Ordinary people can draw upon intersectionality as an analytic tool when they recognize that they need better frameworks to grapple with social problems. In the 1960s and 1970s, African American women activists confronted the puzzle of how their needs concerning jobs, education, employment, and healthcare simply fell through the cracks of antiracist social movements, feminism, and unions organizing for workers’ rights. Each of these social movements elevated one category of analysis and action above others; for example, race within the civil rights movement, or gender within feminism, or class within the union movement. Because African American women were simultaneously black and female and workers, these single-focus lenses on social inequality left little space to address the complex social problems that they face. Black women’s specific issues remained subordinated within each movement because no social movement by itself would, or could, address the entirety of discriminations they faced. Black women’s use of intersectionality as an analytic tool emerged in response to these challenges.

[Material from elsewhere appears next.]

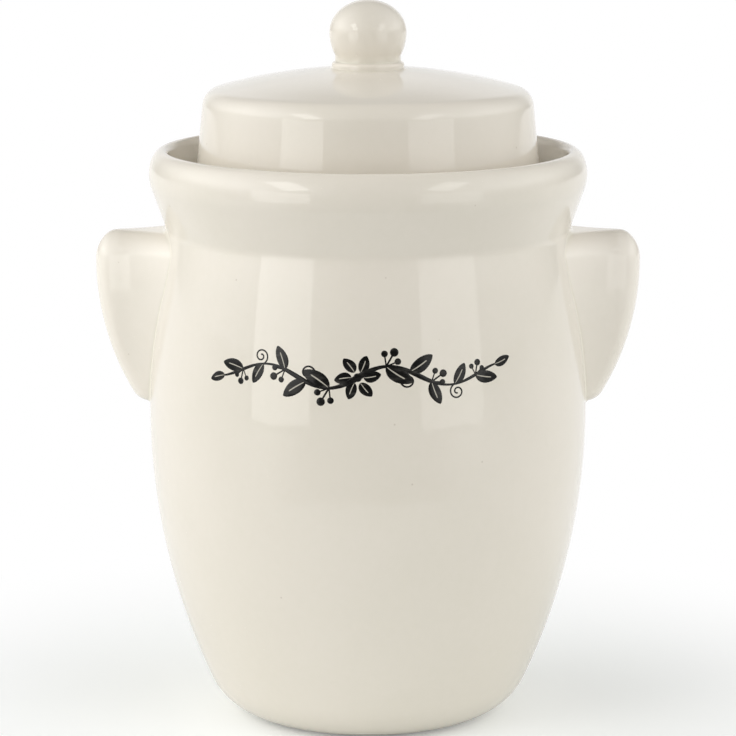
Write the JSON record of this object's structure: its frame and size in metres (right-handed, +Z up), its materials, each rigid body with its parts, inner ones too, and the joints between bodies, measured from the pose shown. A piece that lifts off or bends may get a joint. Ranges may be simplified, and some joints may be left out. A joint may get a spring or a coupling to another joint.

Intersectionality as an analytic tool is neither confined to nations of North America and Europe nor a new phenomenon. People in the Global South have used intersectionality as an analytic tool, often without naming it as such. Consider an unexpected example from nineteenth-century colonial India in the work of Dalit social reformist Savitribai Phule (1831–97), regarded as an important first-generation modern Indian feminist. In an online article titled “Six Reasons Every Indian Feminist Must Remember Savitribai Phule,” published in January 2015, Deepika Sarma suggests:

Here’s why you should know more about her. She got intersectionality. Savitribai along with her husband Jyotirao was a staunch advocate of anti-caste ideology and women’s rights. The Phules’ vision of social equality included fighting against the subjugation of women, and they also stood for Adivasis and Muslims. She organized a barbers’ strike against shaving the heads of Hindu widows, fought for widow remarriage and in 1853, started a shelter for pregnant widows. Other welfare programmes she was involved with alongside Jyotirao include opening schools for workers and rural people, and providing famine relief through 52 food centers that also operated as boarding schools. She also cared for those affected by famine and plague, and died in 1897 after contracting plague from her patients.

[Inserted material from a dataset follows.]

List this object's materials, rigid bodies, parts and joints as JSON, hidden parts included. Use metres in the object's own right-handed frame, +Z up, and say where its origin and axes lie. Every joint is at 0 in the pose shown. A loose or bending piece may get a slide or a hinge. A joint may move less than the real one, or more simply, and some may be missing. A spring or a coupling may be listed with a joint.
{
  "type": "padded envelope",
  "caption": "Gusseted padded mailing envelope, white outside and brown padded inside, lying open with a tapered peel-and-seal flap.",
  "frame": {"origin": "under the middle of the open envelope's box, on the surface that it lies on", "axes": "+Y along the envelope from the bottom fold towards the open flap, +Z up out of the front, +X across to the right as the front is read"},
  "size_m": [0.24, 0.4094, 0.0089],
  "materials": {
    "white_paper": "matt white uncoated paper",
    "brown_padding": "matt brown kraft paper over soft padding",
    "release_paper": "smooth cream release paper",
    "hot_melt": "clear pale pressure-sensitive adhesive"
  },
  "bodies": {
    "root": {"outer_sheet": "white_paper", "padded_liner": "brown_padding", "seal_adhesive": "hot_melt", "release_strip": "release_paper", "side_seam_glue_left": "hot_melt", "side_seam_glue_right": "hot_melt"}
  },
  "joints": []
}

Phule confronted several axes of social division, namely caste, gender, religion, and economic disadvantage or class. Her political activism encompassed intersecting categories of social division – she didn’t just pick one.

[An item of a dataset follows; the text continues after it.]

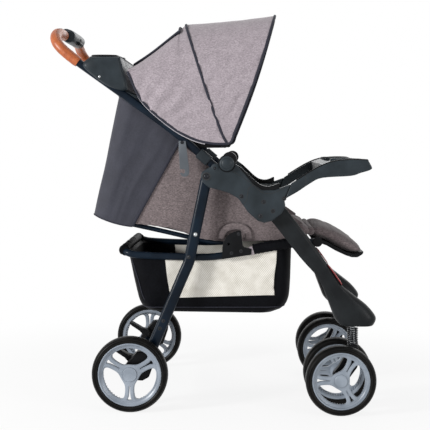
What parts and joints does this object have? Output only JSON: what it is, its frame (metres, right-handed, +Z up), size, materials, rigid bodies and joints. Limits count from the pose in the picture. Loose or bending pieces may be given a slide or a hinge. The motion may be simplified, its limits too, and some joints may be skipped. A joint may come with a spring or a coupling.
{
  "type": "pram",
  "caption": "Folding pram with a reclining padded seat, arched canopy, parent console, snack tray, storage basket and sprung twin casters.",
  "frame": {"origin": "on the floor, at the middle of the pram's length and width", "axes": "+X forwards, +Y to the pram's left, +Z up"},
  "size_m": [0.8246, 0.564, 1.0001],
  "materials": {
    "navy_paint": "dark navy paint, satin",
    "slate_plastic": "moulded, satin",
    "black_plastic": "moulded, satin",
    "rim_plastic": "moulded, semi-gloss",
    "tyre_foam": "foam rubber, matt",
    "tan_leather": "smooth, with a soft sheen",
    "taupe_cloth": "melange weave, matt",
    "navy_cloth": "woven, matt",
    "black_cloth": "woven, matt",
    "bright_steel": "plated, satin",
    "black_steel": "black spring wire, satin",
    "red_lens": "clear moulded red, glossy",
    "grey_plastic": "moulded, matt"
  },
  "bodies": {
    "frame": {"armrest_right": "slate_plastic", "armrest_left": "slate_plastic", "front_leg_right": "slate_plastic", "front_leg_left": "slate_plastic", "reflector_right": "red_lens", "reflector_left": "red_lens", "side_panel_right": "taupe_cloth", "side_panel_left": "taupe_cloth", "seat_bracket_right": "black_plastic", "seat_bracket_left": "black_plastic", "seat_rail": "navy_paint", "seat_pad": "taupe_cloth", "harness_webbing": "black_cloth", "harness_buckle": "black_plastic", "hood": "navy_cloth", "basket": "black_cloth"},
    "handle": {"push_bar": "navy_paint", "grip_right": "tan_leather", "grip_left": "tan_leather", "release_housing": "slate_plastic", "parent_console": "slate_plastic", "canopy_clip_right": "black_plastic", "canopy_clip_left": "black_plastic", "canopy": "taupe_cloth"},
    "canopy_mid": {"canopy_mid_bow": "black_plastic"},
    "canopy_front": {"canopy_front_bow": "black_plastic"},
    "trigger": {"release_trigger": "black_plastic"},
    "lock": {"lock_button": "black_plastic"},
    "hook": {"storage_hook": "grey_plastic"},
    "rear_legs": {"rear_leg_right": "navy_paint", "rear_leg_left": "navy_paint", "rear_axle": "navy_paint"},
    "backrest": {"backrest_frame": "navy_paint", "backrest_pad": "taupe_cloth"},
    "calf_rest": {"calf_board": "black_plastic", "calf_pad": "taupe_cloth"},
    "tray": {"child_tray": "slate_plastic"},
    "buckle_release": {"buckle_button": "red_lens"},
    "latch_right": {"latch_sleeve_right": "slate_plastic"},
    "latch_left": {"latch_sleeve_left": "slate_plastic"},
    "rear_wheel_right": {"rear_wheel_right_rim": "rim_plastic", "rear_wheel_right_tyre": "tyre_foam"},
    "pedal_right": {"brake_pedal_right": "black_plastic"},
    "rear_wheel_left": {"rear_wheel_left_rim": "rim_plastic", "rear_wheel_left_tyre": "tyre_foam"},
    "pedal_left": {"brake_pedal_left": "black_plastic"},
    "caster_right": {"caster_stem_right": "bright_steel", "caster_spring_right": "black_steel"},
    "fork_right": {"caster_housing_right": "black_plastic"},
    "front_outer_right": {"front_outer_right_rim": "rim_plastic", "front_outer_right_tyre": "tyre_foam"},
    "front_inner_right": {"front_inner_right_rim": "rim_plastic", "front_inner_right_tyre": "tyre_foam"},
    "caster_left": {"caster_stem_left": "bright_steel", "caster_spring_left": "black_steel"},
    "fork_left": {"caster_housing_left": "black_plastic"},
    "front_outer_left": {"front_outer_left_rim": "rim_plastic", "front_outer_left_tyre": "tyre_foam"},
    "front_inner_left": {"front_inner_left_rim": "rim_plastic", "front_inner_left_tyre": "tyre_foam"}
  },
  "joints": [
    {"name": "handle_fold", "type": "hinge", "parent": "frame", "child": "handle", "pos_m": [0.0057, 0, 0.6114], "axis": [0, 1, 0], "range_deg": [0, 105], "deforming": ["canopy"]},
    {"name": "rear_leg_fold", "type": "hinge", "parent": "frame", "child": "rear_legs", "pos_m": [-0.0157, 0, 0.5895], "axis": [0, -1, 0], "range_deg": [0, 30]},
    {"name": "canopy_mid_fold", "type": "hinge", "parent": "handle", "child": "canopy_mid", "pos_m": [0.028, 0, 0.668], "axis": [0, -1, 0], "range_deg": [0, 24]},
    {"name": "canopy_front_fold", "type": "hinge", "parent": "canopy_mid", "child": "canopy_front", "pos_m": [0.028, 0, 0.668], "axis": [0, -1, 0], "range_deg": [0, 34]},
    {"name": "release_slide", "type": "slide", "parent": "handle", "child": "trigger", "axis": [-0.8944, 0, 0.4472], "range_m": [0, 0.008], "stiffness_N_per_m": 400, "springref_m": -0.004},
    {"name": "latch_slide_right", "type": "slide", "parent": "handle", "child": "latch_right", "axis": [-0.766, 0, 0.6428], "range_m": [0, 0.012]},
    {"name": "latch_slide_left", "type": "slide", "parent": "handle", "child": "latch_left", "axis": [-0.766, 0, 0.6428], "range_m": [0, 0.012]},
    {"name": "lock_slide", "type": "slide", "parent": "handle", "child": "lock", "axis": [0, 1, 0], "range_m": [0, 0.006], "stiffness_N_per_m": 200, "springref_m": -0.002},
    {"name": "hook_swing", "type": "hinge", "parent": "handle", "child": "hook", "pos_m": [-0.0775, -0.2377, 0.6735], "axis": [0, 1, 0], "range_deg": [0, 50]},
    {"name": "rear_wheel_spin_right", "type": "hinge", "parent": "rear_legs", "child": "rear_wheel_right", "pos_m": [-0.201, -0.265, 0.095], "axis": [0, 1, 0], "continuous": true},
    {"name": "brake_right", "type": "hinge", "parent": "rear_legs", "child": "pedal_right", "pos_m": [-0.2015, -0.2, 0.1195], "axis": [0, -1, 0], "range_deg": [0, 25]},
    {"name": "rear_wheel_spin_left", "type": "hinge", "parent": "rear_legs", "child": "rear_wheel_left", "pos_m": [-0.201, 0.265, 0.095], "axis": [0, 1, 0], "continuous": true},
    {"name": "brake_left", "type": "hinge", "parent": "rear_legs", "child": "pedal_left", "pos_m": [-0.2015, 0.2, 0.1195], "axis": [0, -1, 0], "range_deg": [0, 25]},
    {"name": "caster_swivel_right", "type": "hinge", "parent": "frame", "child": "caster_right", "pos_m": [0.3555, -0.209, 0.2], "axis": [0, 0, 1], "continuous": true},
    {"name": "suspension_right", "type": "slide", "parent": "caster_right", "child": "fork_right", "axis": [0, 0, 1], "range_m": [0, 0.015], "stiffness_N_per_m": 6000, "springref_m": -0.01, "deforming": ["caster_spring_right"]},
    {"name": "front_outer_spin_right", "type": "hinge", "parent": "fork_right", "child": "front_outer_right", "pos_m": [0.323, -0.265, 0.0875], "axis": [0, 1, 0], "continuous": true},
    {"name": "front_inner_spin_right", "type": "hinge", "parent": "fork_right", "child": "front_inner_right", "pos_m": [0.323, -0.153, 0.0875], "axis": [0, 1, 0], "continuous": true},
    {"name": "caster_swivel_left", "type": "hinge", "parent": "frame", "child": "caster_left", "pos_m": [0.3555, 0.209, 0.2], "axis": [0, 0, 1], "continuous": true},
    {"name": "suspension_left", "type": "slide", "parent": "caster_left", "child": "fork_left", "axis": [0, 0, 1], "range_m": [0, 0.015], "stiffness_N_per_m": 6000, "springref_m": -0.01, "deforming": ["caster_spring_left"]},
    {"name": "front_outer_spin_left", "type": "hinge", "parent": "fork_left", "child": "front_outer_left", "pos_m": [0.323, 0.265, 0.0875], "axis": [0, 1, 0], "continuous": true},
    {"name": "front_inner_spin_left", "type": "hinge", "parent": "fork_left", "child": "front_inner_left", "pos_m": [0.323, 0.153, 0.0875], "axis": [0, 1, 0], "continuous": true},
    {"name": "backrest_recline", "type": "hinge", "parent": "frame", "child": "backrest", "pos_m": [0.04, 0, 0.418], "axis": [0, 1, 0], "range_deg": [0, 55]},
    {"name": "calf_hinge", "type": "hinge", "parent": "frame", "child": "calf_rest", "pos_m": [0.2635, 0, 0.426], "axis": [0, 1, 0], "range_deg": [0, 60]},
    {"name": "tray_slide", "type": "slide", "parent": "frame", "child": "tray", "axis": [0.8251, 0, 0.565], "range_m": [0, 0.06]},
    {"name": "buckle_press", "type": "slide", "parent": "frame", "child": "buckle_release", "axis": [0, 0, -1], "range_m": [0, 0.002], "stiffness_N_per_m": 600, "springref_m": -0.002}
  ],
  "couplings": [
    {"joint": "rear_leg_fold", "follows": "handle_fold", "ratio": 0.2857},
    {"joint": "canopy_mid_fold", "follows": "handle_fold", "ratio": 0.2285},
    {"joint": "canopy_front_fold", "follows": "handle_fold", "ratio": 0.3238},
    {"joint": "latch_slide_right", "follows": "release_slide", "ratio": 1.5},
    {"joint": "latch_slide_left", "follows": "release_slide", "ratio": 1.5},
    {"joint": "brake_left", "follows": "brake_right", "ratio": 1}
  ]
}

These examples suggest that people use intersectionality as an analytic tool in many different ways to address a range of issues and social problems. One common use of intersectionality is as a heuristic, a problem-solving or analytic tool, much in the way that students on college campuses developed a shared interest in diversity, or African American women used it to address their status within social movement politics, or Savitribai Phule advanced women’s rights. Even though those who use intersectional frameworks all seem to be situated under the same big umbrella, using intersectionality as an analytic tool means that it can assume many different forms because it can accommodate a range of social problems.